TASK: In the data that follows, count every line holding the string "points" and give the count alone.
# start of SOURCE MATERIAL
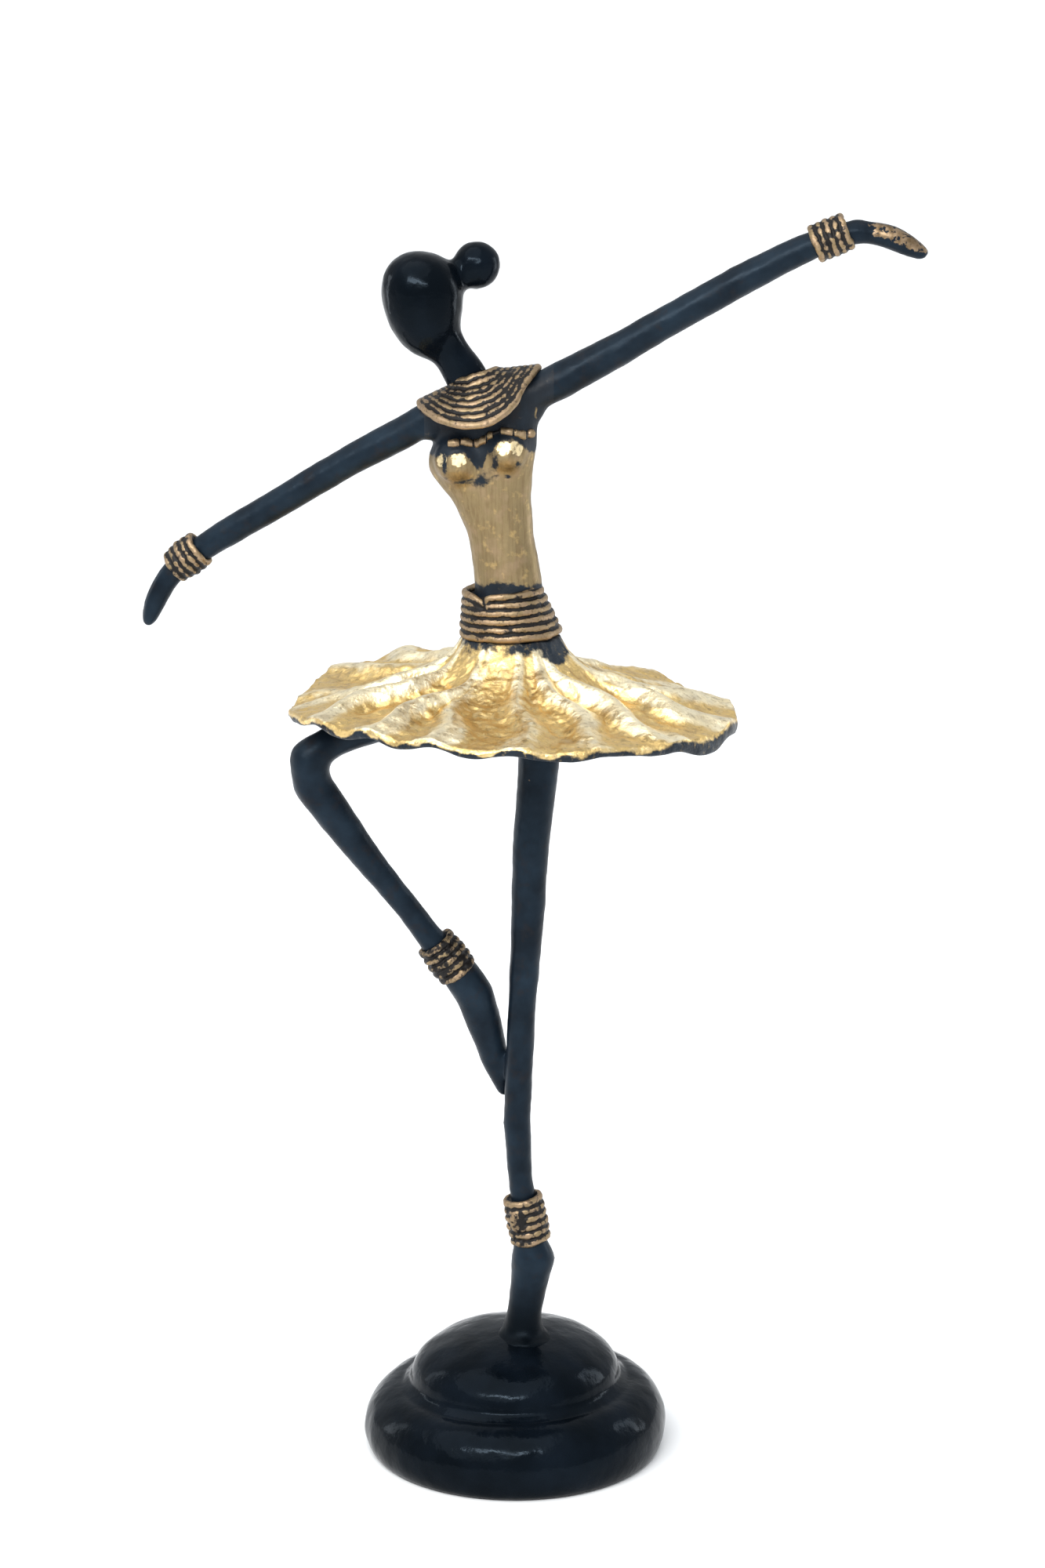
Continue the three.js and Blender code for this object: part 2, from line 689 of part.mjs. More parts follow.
// The trim follows the neckline as a wavy strip on the bodice.
const trimSeat = onTorso(-10, 0, 0.815);
function trimWave(point) {
  const angle = Math.atan2(point.x, -point.y);
  const share = Math.hypot(point.x, point.y) / collarRadius;
  point.z += share * (3.2 * Math.sin(angle + 0.4) + 1.2 * Math.sin(6 * angle));
  return point.add(trimSeat);
}
const trimOuter = 2 * collarRadius;
const trimInner = trimOuter / 20;
const trimSlab = turned([
  [trimInner, -trimHeight / 2],
  [trimOuter, -trimHeight / 2],
  [trimOuter, trimHeight / 2],
  [trimInner, trimHeight / 2],
  [trimInner, -trimHeight / 2],
], roundSides, trimWave);
const trim = torsoBody(trimThickness + clearance).intersect(trimSlab)
  .subtract(torsoGuard).subtract(armGuards);

// ---- Bands on the limbs ----

const ankletEnd = ankletRadius - bandTaper;
const standingAnklet = woundBand(standingAnkle, ankleLean, standingAnkletLength,
  [ankletEnd, ankletRadius, ankletEnd]).subtract(standingLegGuard);
const raisedAnklet = woundBand(raisedAnkle, shinDirection, raisedAnkletLength,
  [ankletEnd, ankletRadius + 0.2, ankletRadius]).subtract(
  limb([...thighStations, ...shinStations], clearance));
const loweredBracelet = woundBand(
  reach(loweredWrist, ...loweredReach, braceletSlip), loweredReach, braceletLength,
  [braceletRadius - 0.5, braceletRadius, braceletRadius - 1.2])
  .subtract(limb(loweredStations, clearance));
const raisedBracelet = woundBand(
  reach(raisedWrist, ...raisedReach, braceletSlip), raisedReach, braceletLength,
  [raisedBraceletRadius - 0.2, raisedBraceletRadius, raisedBraceletRadius - 0.2])
  .subtract(limb(raisedArmStations, clearance));

// ---- Finishes and scene ----

const finishes = {
  patina: { color: 0x2a3440, roughness: 0.42, metalness: 0.7 },
  darkPolish: { color: 0x161c24, roughness: 0.28, metalness: 0.7 },
  polished: { color: 0xd2a84e, roughness: 0.3, metalness: 1 },
  brushed: { color: 0xa58252, roughness: 0.45, metalness: 0.9 },
  threadBand: { color: 0xb08c5c, roughness: 0.4, metalness: 0.9 },
  steel: { color: 0x8c9094, roughness: 0.4, metalness: 1 },
};

function piece(name, solid, finish) {
  const material = new THREE.MeshStandardMaterial(finishes[finish]);
  const mesh = new THREE.Mesh(geometryFrom(solid), material);
  mesh.name = name;
  return mesh;
}

function gather(...children) {
  const group = new THREE.Group();
  group.add(...children);
  return group;
}

const plinth = gather(
  piece("base", base, "darkPolish"),
  piece("base_stud", stud, "steel"),
  piece("base_washer", washer, "steel"),
  piece("base_nut", nut, "steel"),
);
const legs = gather(
  piece("standing_foot", standing.near, "patina"),
  piece("standing_anklet", standingAnklet, "threadBand"),
  piece("standing_leg", standing.far, "patina"),
  piece("raised_thigh", kneeParts.near, "patina"),
  piece("raised_shin", raised.near, "patina"),
  piece("raised_anklet", raisedAnklet, "threadBand"),
  piece("raised_foot", raised.far, "patina"),
  piece("hips", hips, "patina"),
);
const clothes = gather(
  piece("skirt", skirt, "polished"),
  piece("waist_belt", belt, "threadBand"),
  piece("neckline_trim", trim, "polished"),
  piece("collar", collar, "threadBand"),
);
const upperBody = gather(
  piece("torso", torso, "brushed"),
  piece("lowered_arm", loweredArm.arm, "patina"),
  piece("lowered_bracelet", loweredBracelet, "threadBand"),
  piece("lowered_hand", loweredArm.hand, "patina"),
  piece("raised_arm", raisedArm.arm, "patina"),
  piece("raised_bracelet", raisedBracelet, "threadBand"),
  piece("raised_hand", raisedArm.hand, "patina"),
  piece("neck", neck, "patina"),
  piece("head", head, "darkPolish"),
  piece("hair_bun", bun, "darkPolish"),
);

// The origin is the middle of the whole piece's box, on the surface it stands on.
const figure = gather(plinth, legs, clothes, upperBody);
const extent = new THREE.Box3().setFromObject(figure);
const middle = extent.getCenter(new THREE.Vector3());
figure.position.set(-middle.x, -middle.y, -extent.min.z);

export default gather(figure);
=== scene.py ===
from math import cos, pi, radians, sin, tau

import bmesh
import bpy
import numpy as np
from bpy.props import FloatProperty, FloatVectorProperty, IntProperty, PointerProperty
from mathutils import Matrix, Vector, noise
from mathutils.bvhtree import BVHTree


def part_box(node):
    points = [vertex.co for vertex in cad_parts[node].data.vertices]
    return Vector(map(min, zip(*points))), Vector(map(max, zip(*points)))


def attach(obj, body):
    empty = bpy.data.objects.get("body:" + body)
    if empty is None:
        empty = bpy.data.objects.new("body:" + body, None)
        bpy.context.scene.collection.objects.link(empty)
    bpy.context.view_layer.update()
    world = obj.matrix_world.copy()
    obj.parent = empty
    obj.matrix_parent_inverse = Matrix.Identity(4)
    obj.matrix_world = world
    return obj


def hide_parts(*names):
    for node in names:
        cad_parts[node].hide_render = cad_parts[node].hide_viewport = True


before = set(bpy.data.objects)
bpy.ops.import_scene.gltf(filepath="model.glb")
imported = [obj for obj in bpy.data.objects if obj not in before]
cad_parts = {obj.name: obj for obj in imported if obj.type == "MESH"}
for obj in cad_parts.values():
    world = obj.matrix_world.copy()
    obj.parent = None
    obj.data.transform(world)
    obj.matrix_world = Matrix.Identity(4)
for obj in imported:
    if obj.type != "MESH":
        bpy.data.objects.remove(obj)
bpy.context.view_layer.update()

bl_info = {
    "name": "Cast Bronze Dancer",
    "version": (1, 0, 0),
    "blender": (4, 5, 0),
    "location": "View3D > Sidebar > Dancer",
    "description": "Fine surfaces and finishes for a cast bronze dancer on a domed base",
    "category": "Add Mesh",
}

BODY = "root"
MM = 0.001
RIGHT, BACK, UP = np.eye(3)


def in_mm(corner):
    """A corner of a box as an array in millimetres."""
    return np.array(corner) / MM


def low_of(node):
    """The lowest corner of a CAD node, in millimetres."""
    return in_mm(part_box(node)[0])


def high_of(node):
    """The highest corner of a CAD node, in millimetres."""
    return in_mm(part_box(node)[1])


def middle_of(node):
    """The middle of a CAD node, in millimetres."""
    return (low_of(node) + high_of(node)) / 2


# ---- Settings that a user would change ----


def linear(hex_colour):
    """An sRGB hex colour as linear red, green and blue."""
    parts = [int(hex_colour[place:place + 2], 16) / 255 for place in (1, 3, 5)]
    return tuple(
        part / 12.92 if part <= 0.04045 else ((part + 0.055) / 1.055) ** 2.4 for part in parts
    )


def length(name, description, size):
    """A length property, given in millimetres."""
    return FloatProperty(
        name=name, description=description, default=size * MM, unit="LENGTH", subtype="DISTANCE"
    )


def colour(name, description, hex_colour):
    """A colour property, given as sRGB hex."""
    shade = linear(hex_colour)
    return FloatVectorProperty(
        name=name, description=description, default=shade, subtype="COLOR", size=3, min=0, max=1
    )


class BronzeColours(bpy.types.PropertyGroup):
    """Colours of the bronze where it is blackened, rubbed and polished."""

    patina: colour("Patina", "Blue-black of the patinated limbs", "#0B1118")
    patina_sheen: colour("Patina sheen", "Lighter blue-grey drifts in the patina", "#18232D")
    patina_brown: colour("Patina brown", "Warm brown where the patina is thin", "#1F1917")
    waxed_black: colour("Waxed black", "Near-black of the waxed base and head", "#04070B")
    polished: colour("Polished", "Pale gold of the polished ridges", "#FCEECB")
    filed: colour("Filed", "Warmer gold left by the file", "#F4DFB0")
    # Hammered gold is a real finish; on the skirt it also paints the shade in the fold hollows.
    hammered: colour("Hammered", "Deeper yellow gold in the hammered hollows", "#DFBF7E")
    tarnish: colour("Tarnish", "Brown-grey tarnish that gathers in hollows", "#6F5B42")
    brushed: colour("Brushed", "Duller gold of the brushed bodice", "#8C7B5B")
    rubbed: colour("Rubbed", "Beige gold of the rubbed thread ridges", "#9E876D")
    groove: colour("Groove", "Brown-black in the grooves of the bands", "#100D0C")
    zinc: colour("Zinc", "Grey of the plated fixings under the base", "#A3A7AB")
    bloom: colour("Bloom", "Duller cloudy patches on the plated fixings", "#74777A")


class BaseSizes(bpy.types.PropertyGroup):
    """Sizes of the domed base."""

    foot_inset: length("Foot inset", "How far the foot ring is set in from the belly", 4.1)
    tier_height: length("Tier height", "Height of the lower tier", 23.4)
    tier_widest: length("Widest height", "Height where the lower tier is widest", 9)
    dome_radius: length("Dome radius", "Radius of the upper tier", 36.4)
    dome_spring: length("Dome spring", "Height where the upper tier is widest", 26)
    shelf: length("Shelf", "Width of the soft step between the tiers", 3.4)
    crown: length("Crown", "Braze built up under the foot, over the casting's top", 2.2)
    wall: length("Wall", "Thickness of the hollow casting", 3.5)
    waviness: length("Waviness", "How far the hand-worked surface strays from round", 0.42)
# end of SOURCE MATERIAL
REPLY: 2